Your task: Select every line containing the word "else" from the material, and copy those lines.
*****
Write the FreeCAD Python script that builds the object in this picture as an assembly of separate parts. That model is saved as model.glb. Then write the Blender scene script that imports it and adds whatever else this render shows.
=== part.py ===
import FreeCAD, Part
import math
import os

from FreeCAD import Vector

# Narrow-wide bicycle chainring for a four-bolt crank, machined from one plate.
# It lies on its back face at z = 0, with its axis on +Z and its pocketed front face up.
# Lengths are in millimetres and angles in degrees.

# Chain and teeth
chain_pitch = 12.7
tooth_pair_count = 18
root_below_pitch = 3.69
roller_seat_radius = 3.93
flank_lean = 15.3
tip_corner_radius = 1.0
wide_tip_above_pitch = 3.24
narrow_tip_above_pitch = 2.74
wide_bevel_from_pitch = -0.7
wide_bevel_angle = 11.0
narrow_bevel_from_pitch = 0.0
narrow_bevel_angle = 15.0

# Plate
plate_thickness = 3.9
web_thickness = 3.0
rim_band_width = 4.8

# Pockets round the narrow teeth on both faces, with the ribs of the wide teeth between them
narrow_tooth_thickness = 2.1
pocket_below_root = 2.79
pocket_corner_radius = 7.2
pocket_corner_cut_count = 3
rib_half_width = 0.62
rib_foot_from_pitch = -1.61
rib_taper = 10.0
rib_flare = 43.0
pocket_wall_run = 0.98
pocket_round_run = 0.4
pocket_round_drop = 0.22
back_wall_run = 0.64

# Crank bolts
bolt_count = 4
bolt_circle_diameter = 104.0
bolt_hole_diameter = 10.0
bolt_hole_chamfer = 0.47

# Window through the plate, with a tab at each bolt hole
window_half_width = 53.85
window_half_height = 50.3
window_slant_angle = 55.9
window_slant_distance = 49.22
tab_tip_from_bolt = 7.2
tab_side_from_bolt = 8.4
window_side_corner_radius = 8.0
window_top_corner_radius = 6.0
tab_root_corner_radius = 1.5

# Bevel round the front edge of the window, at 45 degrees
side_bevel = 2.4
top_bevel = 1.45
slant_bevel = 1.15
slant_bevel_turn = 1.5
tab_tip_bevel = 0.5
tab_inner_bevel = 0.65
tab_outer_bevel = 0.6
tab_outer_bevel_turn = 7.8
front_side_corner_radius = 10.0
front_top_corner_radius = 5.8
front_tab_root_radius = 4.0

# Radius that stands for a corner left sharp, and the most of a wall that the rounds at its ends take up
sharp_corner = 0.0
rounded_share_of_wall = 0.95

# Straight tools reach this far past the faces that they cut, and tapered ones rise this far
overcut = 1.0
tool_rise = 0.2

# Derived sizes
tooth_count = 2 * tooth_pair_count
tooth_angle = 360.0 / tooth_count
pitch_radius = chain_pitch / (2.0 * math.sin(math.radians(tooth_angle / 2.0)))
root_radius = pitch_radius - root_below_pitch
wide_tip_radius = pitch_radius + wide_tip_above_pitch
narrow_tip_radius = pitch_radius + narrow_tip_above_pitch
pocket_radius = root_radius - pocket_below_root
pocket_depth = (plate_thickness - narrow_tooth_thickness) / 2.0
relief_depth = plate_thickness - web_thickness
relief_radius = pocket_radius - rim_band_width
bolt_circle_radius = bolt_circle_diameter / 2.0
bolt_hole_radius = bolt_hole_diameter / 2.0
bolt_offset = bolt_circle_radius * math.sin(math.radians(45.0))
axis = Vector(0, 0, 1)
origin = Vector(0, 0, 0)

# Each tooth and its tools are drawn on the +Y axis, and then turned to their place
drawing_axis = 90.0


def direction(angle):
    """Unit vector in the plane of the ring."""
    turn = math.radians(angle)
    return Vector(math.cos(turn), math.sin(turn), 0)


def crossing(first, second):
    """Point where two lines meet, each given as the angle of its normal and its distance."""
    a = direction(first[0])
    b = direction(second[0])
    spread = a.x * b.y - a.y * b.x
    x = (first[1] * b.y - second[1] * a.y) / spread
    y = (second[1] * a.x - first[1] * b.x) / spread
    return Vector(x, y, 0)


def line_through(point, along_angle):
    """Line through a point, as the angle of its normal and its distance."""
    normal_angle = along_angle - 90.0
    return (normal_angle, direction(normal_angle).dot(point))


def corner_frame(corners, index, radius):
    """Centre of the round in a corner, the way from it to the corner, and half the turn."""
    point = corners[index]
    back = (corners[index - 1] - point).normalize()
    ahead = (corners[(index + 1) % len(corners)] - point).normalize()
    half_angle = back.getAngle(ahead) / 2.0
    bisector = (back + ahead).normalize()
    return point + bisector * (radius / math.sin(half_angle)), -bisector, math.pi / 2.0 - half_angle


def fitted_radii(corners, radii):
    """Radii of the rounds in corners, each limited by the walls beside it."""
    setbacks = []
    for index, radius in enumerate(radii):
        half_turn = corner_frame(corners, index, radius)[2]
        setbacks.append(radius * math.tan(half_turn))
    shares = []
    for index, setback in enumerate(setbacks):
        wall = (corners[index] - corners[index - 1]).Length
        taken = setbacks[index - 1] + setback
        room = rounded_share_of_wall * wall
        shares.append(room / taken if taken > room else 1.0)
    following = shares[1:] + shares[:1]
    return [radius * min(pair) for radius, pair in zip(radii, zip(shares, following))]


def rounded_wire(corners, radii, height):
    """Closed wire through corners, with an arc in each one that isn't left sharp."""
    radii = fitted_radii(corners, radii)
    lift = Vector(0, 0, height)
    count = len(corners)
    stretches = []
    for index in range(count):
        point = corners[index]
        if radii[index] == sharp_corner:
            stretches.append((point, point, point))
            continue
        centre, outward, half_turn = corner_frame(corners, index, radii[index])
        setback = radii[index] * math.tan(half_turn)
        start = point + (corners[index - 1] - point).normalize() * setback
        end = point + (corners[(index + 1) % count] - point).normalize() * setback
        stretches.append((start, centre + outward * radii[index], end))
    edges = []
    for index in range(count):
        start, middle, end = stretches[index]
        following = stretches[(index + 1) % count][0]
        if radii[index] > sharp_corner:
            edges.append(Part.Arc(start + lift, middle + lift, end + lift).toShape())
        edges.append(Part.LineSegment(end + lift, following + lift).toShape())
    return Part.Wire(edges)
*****
Result of the task:
Write the FreeCAD Python script that builds the object in this picture as an assembly of separate parts. That model is saved as model.glb. Then write the Blender scene script that imports it and adds whatever else this render shows.
        shares.append(room / taken if taken > room else 1.0)